» **GIVEN INSTRUCTION**
Give back the whole listing exactly as shown.

» **RAW DATA**
····················

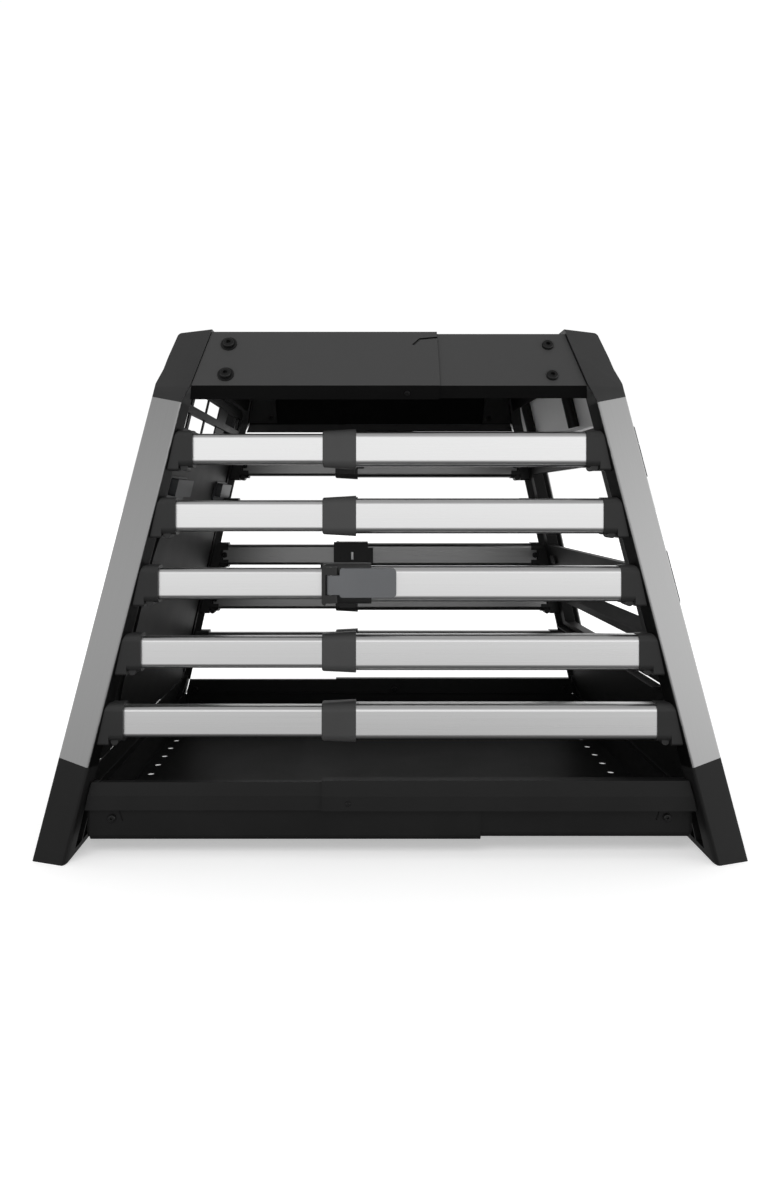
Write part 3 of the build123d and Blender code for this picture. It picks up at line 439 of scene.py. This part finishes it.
def add_floor():
    """Plain pale floor that glows a little, and more far out, where the softboxes don't reach."""
    mesh = bpy.data.meshes.new("floor")
    far = FLOOR_SIZE
    corners = [(-far, -far, 0), (far, -far, 0), (far, far, 0), (-far, far, 0)]
    mesh.from_pydata(corners, [], [(0, 1, 2, 3)])
    floor = bpy.data.objects.new("floor", mesh)
    scene.collection.objects.link(floor)
    material, shader = new_material("floor")
    web = Weaver(material)
    tone = web.ramp(web.noise(web.place, scale=2.0), grey(0.78), grey(0.8))
    web.link(tone, shader.inputs["Base Color"])
    shader.inputs["Roughness"].default_value = 0.9
    shader.inputs["Specular IOR Level"].default_value = 0.0
    shader.inputs["Emission Color"].default_value = WHITE
    distance = web.nodes.new("ShaderNodeVectorMath")
    distance.operation = "LENGTH"
    web.link(web.place, distance.inputs[0])
    glow = web.between(distance.outputs["Value"], *FLOOR_REACH, *FLOOR_GLOW)
    web.link(glow, shader.inputs["Emission Strength"])
    mesh.materials.append(material)
    floor.visible_glossy = False


# Elevation in degrees and brightness of the studio walls, as the object sees them.
STUDIO = (
    (-90, 0.05), (-45, 0.09), (-27, 0.22), (-16, 0.5), (-11, 0.66), (-6, 0.85), (-1, 1.02),
    (4, 1.1), (12, 1.1), (20, 0.6), (40, 0.36), (60, 0.3), (90, 0.4),
)
# Brightness of the backdrop that the camera sees.
BACKDROP = 1.03
# Extra brightness of the studio towards +X, and where along X it starts and is full.
REAR_GLOW = 0.8
REAR_SPAN = (0.5, 0.9)


def add_world():
    """Studio: bright near eye level, darker overhead and low down. The camera sees a backdrop."""
    world = bpy.data.worlds.new("studio")
    scene.world = world
    world.use_nodes = True
    world.node_tree.nodes.clear()
    web = Weaver(world, "Generated")
    way = web.split(web.place)
    ramp = web.nodes.new("ShaderNodeValToRGB")
    web.link(web.between(way["Z"], -1.0, 1.0), ramp.inputs["Fac"])
    stops = [((sin(radians(angle)) + 1) / 2, (*grey(value), 1)) for angle, value in STUDIO]
    elements = ramp.color_ramp.elements
    elements[0].position, elements[0].color = stops[0]
    elements[1].position, elements[1].color = stops[-1]
    for position, color in stops[1:-1]:
        elements.new(position).color = color
    walls = web.nodes.new("ShaderNodeVectorMath")
    walls.operation = "SCALE"
    web.link(ramp.outputs["Color"], walls.inputs[0])
    web.link(web.between(way["X"], *REAR_SPAN, 1.0, 1.0 + REAR_GLOW), walls.inputs["Scale"])
    by_camera = web.nodes.new("ShaderNodeLightPath").outputs["Is Camera Ray"]
    seen = web.mix("MIX", by_camera, walls.outputs["Vector"], (*grey(BACKDROP), 1.0))
    back = web.nodes.new("ShaderNodeBackground")
    output = web.nodes.new("ShaderNodeOutputWorld")
    web.link(seen, back.inputs["Color"])
    web.link(back.outputs["Background"], output.inputs["Surface"])


# Name, place and size of each softbox, the point that they face, and their power in watts.
SOFTBOXES = (
    ("key", (-0.6, -2.2, 2.2), (2.0, 1.4)),
    ("top", (0.2, 0.4, 2.6), (2.2, 2.2)),
)
SOFTBOX_TARGET = (0.0, 0.0, 0.3)
SOFTBOX_POWER = 30.0


def add_softbox(name, place, size):
    """Large soft light. It leaves no highlight of its own shape."""
    light = bpy.data.lights.new(name, "AREA")
    light.shape = "RECTANGLE"
    light.size, light.size_y = size
    light.energy = SOFTBOX_POWER
    lamp = bpy.data.objects.new(name, light)
    lamp.location = place
    lamp.visible_glossy = False
    facing = Vector(SOFTBOX_TARGET) - Vector(place)
    lamp.rotation_euler = facing.to_track_quat("-Z", "Y").to_euler()
    scene.collection.objects.link(lamp)


# The lens shows a width equal to the distance, on an image of 780 by 1196.
IMAGE_WIDTH = 780.0
IMAGE_HEIGHT = 1196.0
SENSOR = 36.0
CAMERA_PLACE = (-0.0345, -1.201, 0.4285)
CAMERA_SHIFT = (0.0242, -0.0824)
CAMERA_CLIP = 0.01


def add_camera():
    """Level camera facing the left side, with a small shift for the framing."""
    camera = bpy.data.cameras.new("camera")
    camera.sensor_width = SENSOR
    camera.lens = SENSOR * IMAGE_WIDTH / IMAGE_HEIGHT
    camera.shift_x, camera.shift_y = CAMERA_SHIFT
    camera.clip_start = CAMERA_CLIP
    item = bpy.data.objects.new("camera", camera)
    item.location = CAMERA_PLACE
    item.rotation_euler = (radians(90), 0, 0)
    scene.collection.objects.link(item)
    scene.camera = item


add_camera()
add_floor()
add_world()
for name, place, size in SOFTBOXES:
    add_softbox(name, place, size)
scene.view_settings.view_transform = "Standard"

····················

» **OUTPUT OF THE TASK**
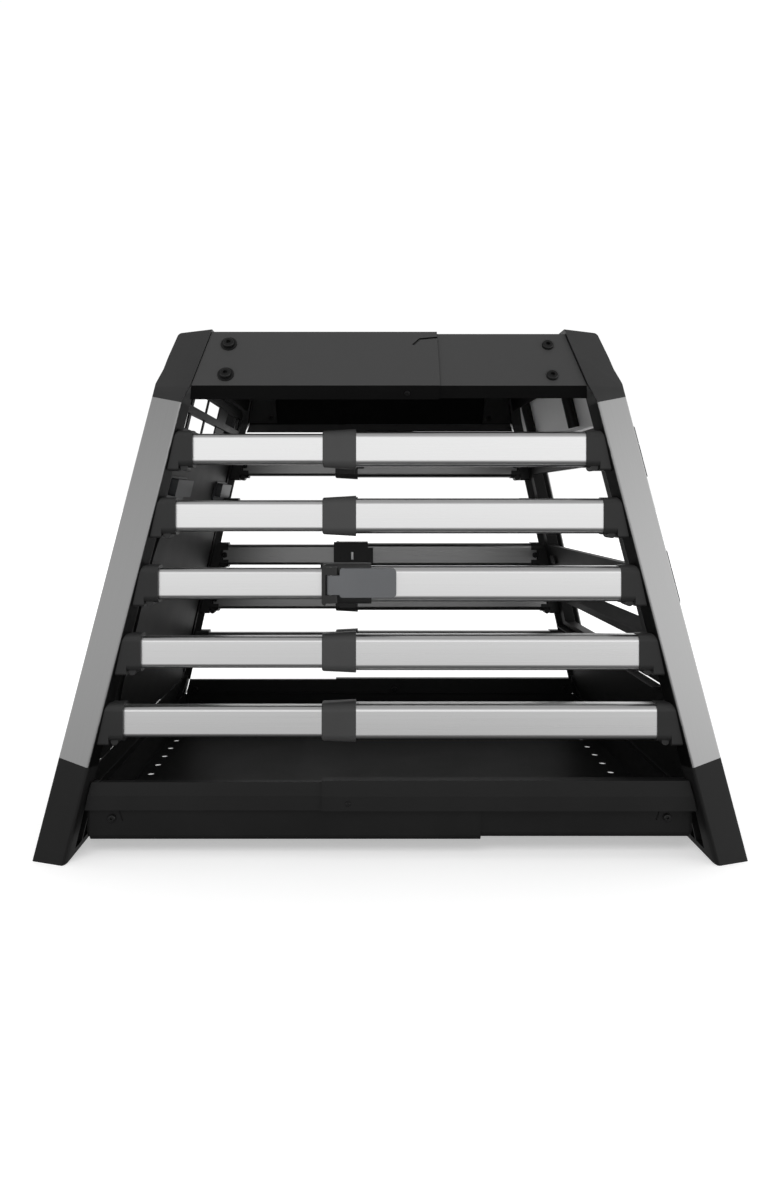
Write part 3 of the build123d and Blender code for this picture. It picks up at line 439 of scene.py. This part finishes it.
def add_floor():
    """Plain pale floor that glows a little, and more far out, where the softboxes don't reach."""
    mesh = bpy.data.meshes.new("floor")
    far = FLOOR_SIZE
    corners = [(-far, -far, 0), (far, -far, 0), (far, far, 0), (-far, far, 0)]
    mesh.from_pydata(corners, [], [(0, 1, 2, 3)])
    floor = bpy.data.objects.new("floor", mesh)
    scene.collection.objects.link(floor)
    material, shader = new_material("floor")
    web = Weaver(material)
    tone = web.ramp(web.noise(web.place, scale=2.0), grey(0.78), grey(0.8))
    web.link(tone, shader.inputs["Base Color"])
    shader.inputs["Roughness"].default_value = 0.9
    shader.inputs["Specular IOR Level"].default_value = 0.0
    shader.inputs["Emission Color"].default_value = WHITE
    distance = web.nodes.new("ShaderNodeVectorMath")
    distance.operation = "LENGTH"
    web.link(web.place, distance.inputs[0])
    glow = web.between(distance.outputs["Value"], *FLOOR_REACH, *FLOOR_GLOW)
    web.link(glow, shader.inputs["Emission Strength"])
    mesh.materials.append(material)
    floor.visible_glossy = False


# Elevation in degrees and brightness of the studio walls, as the object sees them.
STUDIO = (
    (-90, 0.05), (-45, 0.09), (-27, 0.22), (-16, 0.5), (-11, 0.66), (-6, 0.85), (-1, 1.02),
    (4, 1.1), (12, 1.1), (20, 0.6), (40, 0.36), (60, 0.3), (90, 0.4),
)
# Brightness of the backdrop that the camera sees.
BACKDROP = 1.03
# Extra brightness of the studio towards +X, and where along X it starts and is full.
REAR_GLOW = 0.8
REAR_SPAN = (0.5, 0.9)


def add_world():
    """Studio: bright near eye level, darker overhead and low down. The camera sees a backdrop."""
    world = bpy.data.worlds.new("studio")
    scene.world = world
    world.use_nodes = True
    world.node_tree.nodes.clear()
    web = Weaver(world, "Generated")
    way = web.split(web.place)
    ramp = web.nodes.new("ShaderNodeValToRGB")
    web.link(web.between(way["Z"], -1.0, 1.0), ramp.inputs["Fac"])
    stops = [((sin(radians(angle)) + 1) / 2, (*grey(value), 1)) for angle, value in STUDIO]
    elements = ramp.color_ramp.elements
    elements[0].position, elements[0].color = stops[0]
    elements[1].position, elements[1].color = stops[-1]
    for position, color in stops[1:-1]:
        elements.new(position).color = color
    walls = web.nodes.new("ShaderNodeVectorMath")
    walls.operation = "SCALE"
    web.link(ramp.outputs["Color"], walls.inputs[0])
    web.link(web.between(way["X"], *REAR_SPAN, 1.0, 1.0 + REAR_GLOW), walls.inputs["Scale"])
    by_camera = web.nodes.new("ShaderNodeLightPath").outputs["Is Camera Ray"]
    seen = web.mix("MIX", by_camera, walls.outputs["Vector"], (*grey(BACKDROP), 1.0))
    back = web.nodes.new("ShaderNodeBackground")
    output = web.nodes.new("ShaderNodeOutputWorld")
    web.link(seen, back.inputs["Color"])
    web.link(back.outputs["Background"], output.inputs["Surface"])


# Name, place and size of each softbox, the point that they face, and their power in watts.
SOFTBOXES = (
    ("key", (-0.6, -2.2, 2.2), (2.0, 1.4)),
    ("top", (0.2, 0.4, 2.6), (2.2, 2.2)),
)
SOFTBOX_TARGET = (0.0, 0.0, 0.3)
SOFTBOX_POWER = 30.0


def add_softbox(name, place, size):
    """Large soft light. It leaves no highlight of its own shape."""
    light = bpy.data.lights.new(name, "AREA")
    light.shape = "RECTANGLE"
    light.size, light.size_y = size
    light.energy = SOFTBOX_POWER
    lamp = bpy.data.objects.new(name, light)
    lamp.location = place
    lamp.visible_glossy = False
    facing = Vector(SOFTBOX_TARGET) - Vector(place)
    lamp.rotation_euler = facing.to_track_quat("-Z", "Y").to_euler()
    scene.collection.objects.link(lamp)


# The lens shows a width equal to the distance, on an image of 780 by 1196.
IMAGE_WIDTH = 780.0
IMAGE_HEIGHT = 1196.0
SENSOR = 36.0
CAMERA_PLACE = (-0.0345, -1.201, 0.4285)
CAMERA_SHIFT = (0.0242, -0.0824)
CAMERA_CLIP = 0.01


def add_camera():
    """Level camera facing the left side, with a small shift for the framing."""
    camera = bpy.data.cameras.new("camera")
    camera.sensor_width = SENSOR
    camera.lens = SENSOR * IMAGE_WIDTH / IMAGE_HEIGHT
    camera.shift_x, camera.shift_y = CAMERA_SHIFT
    camera.clip_start = CAMERA_CLIP
    item = bpy.data.objects.new("camera", camera)
    item.location = CAMERA_PLACE
    item.rotation_euler = (radians(90), 0, 0)
    scene.collection.objects.link(item)
    scene.camera = item


add_camera()
add_floor()
add_world()
for name, place, size in SOFTBOXES:
    add_softbox(name, place, size)
scene.view_settings.view_transform = "Standard"